The fondness for automobiles in the United States is unparalleled. Considered to be a symbol of the American dream, the passenger vehicle market in the U.S. is the second largest in the world – registering over 200 million units. Cars in America are sold in all shape and form – ranging from the efficient pick-up trucks to luxury sedans. As the U.S. president, Donald Trump, decides to slap tariff on imported automobile and auto products, the average price of all cars in America is poised to increase.
The slapping of tariff on auto parts and products is part of an ongoing process by the Trump administration to engage in a trade war with its allies. Trump’s rhetoric of ‘America First’ has seen him slap tariff not only on steel and aluminum but also on imports from China. In doing so, he wishes to make the American market more competitive by encouraging local products. According to him, added tariffs can also help cut down on the massive trade deficit that America currently owes to its allies.
However, the implications that his trade-war will have on American consumers is massive. While slapping tariff on foreign goods will increase manufacturing and production in the U.S., it will also result in an increase in prices for these items. All U.S. made cars have some foreign component in them – and slapping tariff on them will inevitably raise the price of the car itself. As estimated by the Peterson Institute for International Economics, Trump’s proposed tariff of 25% on auto products will raise the prices of top-selling cars from anywhere between $1,400 to $7,000. The biggest cost increase would be in the luxury models, which incorporate the most foreign parts or are made abroad. This could mean that the price of the much beloved BMW, manufactured in Germany, will see a surge of 20%.

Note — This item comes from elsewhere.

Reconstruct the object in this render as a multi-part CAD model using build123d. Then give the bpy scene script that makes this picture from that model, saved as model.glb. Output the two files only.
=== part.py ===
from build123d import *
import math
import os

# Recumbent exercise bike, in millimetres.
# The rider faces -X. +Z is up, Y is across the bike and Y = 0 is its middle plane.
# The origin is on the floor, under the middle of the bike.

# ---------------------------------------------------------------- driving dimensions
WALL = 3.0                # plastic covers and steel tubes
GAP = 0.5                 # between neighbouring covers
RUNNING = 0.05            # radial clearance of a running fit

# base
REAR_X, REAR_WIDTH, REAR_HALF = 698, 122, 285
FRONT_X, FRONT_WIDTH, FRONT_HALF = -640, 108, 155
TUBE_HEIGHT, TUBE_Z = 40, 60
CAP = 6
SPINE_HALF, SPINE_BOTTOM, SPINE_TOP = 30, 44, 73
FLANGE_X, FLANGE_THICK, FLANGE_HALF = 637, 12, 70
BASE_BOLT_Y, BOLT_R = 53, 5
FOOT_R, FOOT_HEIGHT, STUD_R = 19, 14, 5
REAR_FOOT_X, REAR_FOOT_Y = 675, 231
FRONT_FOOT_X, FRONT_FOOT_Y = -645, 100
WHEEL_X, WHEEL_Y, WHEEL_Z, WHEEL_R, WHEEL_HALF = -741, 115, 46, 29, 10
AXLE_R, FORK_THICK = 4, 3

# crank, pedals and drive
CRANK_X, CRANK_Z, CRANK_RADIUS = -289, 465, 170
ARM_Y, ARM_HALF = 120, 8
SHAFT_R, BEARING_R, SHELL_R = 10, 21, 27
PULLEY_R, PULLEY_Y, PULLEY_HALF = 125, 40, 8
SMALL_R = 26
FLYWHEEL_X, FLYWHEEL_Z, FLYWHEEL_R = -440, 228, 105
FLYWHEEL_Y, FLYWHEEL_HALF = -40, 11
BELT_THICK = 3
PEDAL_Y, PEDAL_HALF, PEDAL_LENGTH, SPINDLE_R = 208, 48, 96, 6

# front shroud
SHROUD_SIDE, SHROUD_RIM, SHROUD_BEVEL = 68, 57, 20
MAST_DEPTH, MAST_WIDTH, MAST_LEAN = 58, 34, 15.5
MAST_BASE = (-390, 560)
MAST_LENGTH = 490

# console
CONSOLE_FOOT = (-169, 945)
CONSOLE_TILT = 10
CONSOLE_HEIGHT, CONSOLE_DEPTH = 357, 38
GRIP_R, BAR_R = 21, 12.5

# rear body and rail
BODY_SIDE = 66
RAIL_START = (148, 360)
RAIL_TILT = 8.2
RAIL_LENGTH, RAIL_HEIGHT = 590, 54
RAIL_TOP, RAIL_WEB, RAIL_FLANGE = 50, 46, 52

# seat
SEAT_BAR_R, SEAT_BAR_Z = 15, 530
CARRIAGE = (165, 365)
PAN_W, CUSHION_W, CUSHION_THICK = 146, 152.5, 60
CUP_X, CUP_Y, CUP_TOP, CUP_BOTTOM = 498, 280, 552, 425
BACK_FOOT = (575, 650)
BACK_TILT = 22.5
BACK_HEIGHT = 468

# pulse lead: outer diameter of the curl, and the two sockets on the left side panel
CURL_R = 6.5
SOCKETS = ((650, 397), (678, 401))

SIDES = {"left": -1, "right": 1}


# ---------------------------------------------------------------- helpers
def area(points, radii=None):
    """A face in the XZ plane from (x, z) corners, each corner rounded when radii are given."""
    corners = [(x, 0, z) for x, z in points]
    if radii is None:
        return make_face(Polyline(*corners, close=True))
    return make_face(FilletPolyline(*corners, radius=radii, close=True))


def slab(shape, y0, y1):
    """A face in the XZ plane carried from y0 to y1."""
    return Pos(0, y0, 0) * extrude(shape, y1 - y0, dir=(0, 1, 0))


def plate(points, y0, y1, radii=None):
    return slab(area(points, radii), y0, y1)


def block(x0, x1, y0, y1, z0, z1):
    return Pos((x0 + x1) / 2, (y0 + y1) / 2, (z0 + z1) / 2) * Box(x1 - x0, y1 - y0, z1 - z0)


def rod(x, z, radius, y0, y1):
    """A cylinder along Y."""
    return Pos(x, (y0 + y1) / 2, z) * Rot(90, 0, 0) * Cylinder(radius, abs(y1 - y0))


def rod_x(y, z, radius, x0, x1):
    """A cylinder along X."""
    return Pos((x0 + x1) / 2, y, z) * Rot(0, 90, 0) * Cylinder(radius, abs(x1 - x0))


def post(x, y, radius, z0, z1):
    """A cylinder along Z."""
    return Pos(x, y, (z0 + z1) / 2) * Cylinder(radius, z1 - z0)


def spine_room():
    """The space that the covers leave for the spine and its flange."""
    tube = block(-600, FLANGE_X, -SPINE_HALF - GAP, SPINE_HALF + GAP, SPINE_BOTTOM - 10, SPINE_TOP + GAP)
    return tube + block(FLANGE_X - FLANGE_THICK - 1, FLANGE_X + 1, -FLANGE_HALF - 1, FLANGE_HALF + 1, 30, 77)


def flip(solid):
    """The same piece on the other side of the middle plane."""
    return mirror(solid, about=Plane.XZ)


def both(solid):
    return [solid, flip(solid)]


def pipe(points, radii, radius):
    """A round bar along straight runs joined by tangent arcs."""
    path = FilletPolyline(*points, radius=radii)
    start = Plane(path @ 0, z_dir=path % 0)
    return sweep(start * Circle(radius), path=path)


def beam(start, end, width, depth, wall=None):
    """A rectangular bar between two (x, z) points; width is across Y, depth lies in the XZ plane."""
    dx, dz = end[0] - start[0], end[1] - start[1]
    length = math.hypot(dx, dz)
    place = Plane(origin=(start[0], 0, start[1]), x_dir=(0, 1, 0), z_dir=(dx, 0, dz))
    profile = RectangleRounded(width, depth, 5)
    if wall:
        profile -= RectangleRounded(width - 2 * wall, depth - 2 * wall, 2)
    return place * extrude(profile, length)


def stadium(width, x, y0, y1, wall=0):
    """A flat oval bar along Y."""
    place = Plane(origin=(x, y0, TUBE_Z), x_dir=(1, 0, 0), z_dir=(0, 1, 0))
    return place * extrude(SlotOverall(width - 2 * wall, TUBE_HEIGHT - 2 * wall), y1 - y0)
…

While this decision by the Trump administration might look to favor Automobile industries, especially American ones, they have been quick to denounce it. Their competitive market price enables their customers to afford them, and an increase in price might see an overall reduction in sales. Almost all companies that build cars in America rely on imported parts, and imposing tariffs on them will raise their manufacturing cost as well. Brian Krinock, Toyota’s senior vice-president for North American factories, stated that, “there is no automaker that has 100 percent exclusively US-sourced parts. It is a global business with global operations.”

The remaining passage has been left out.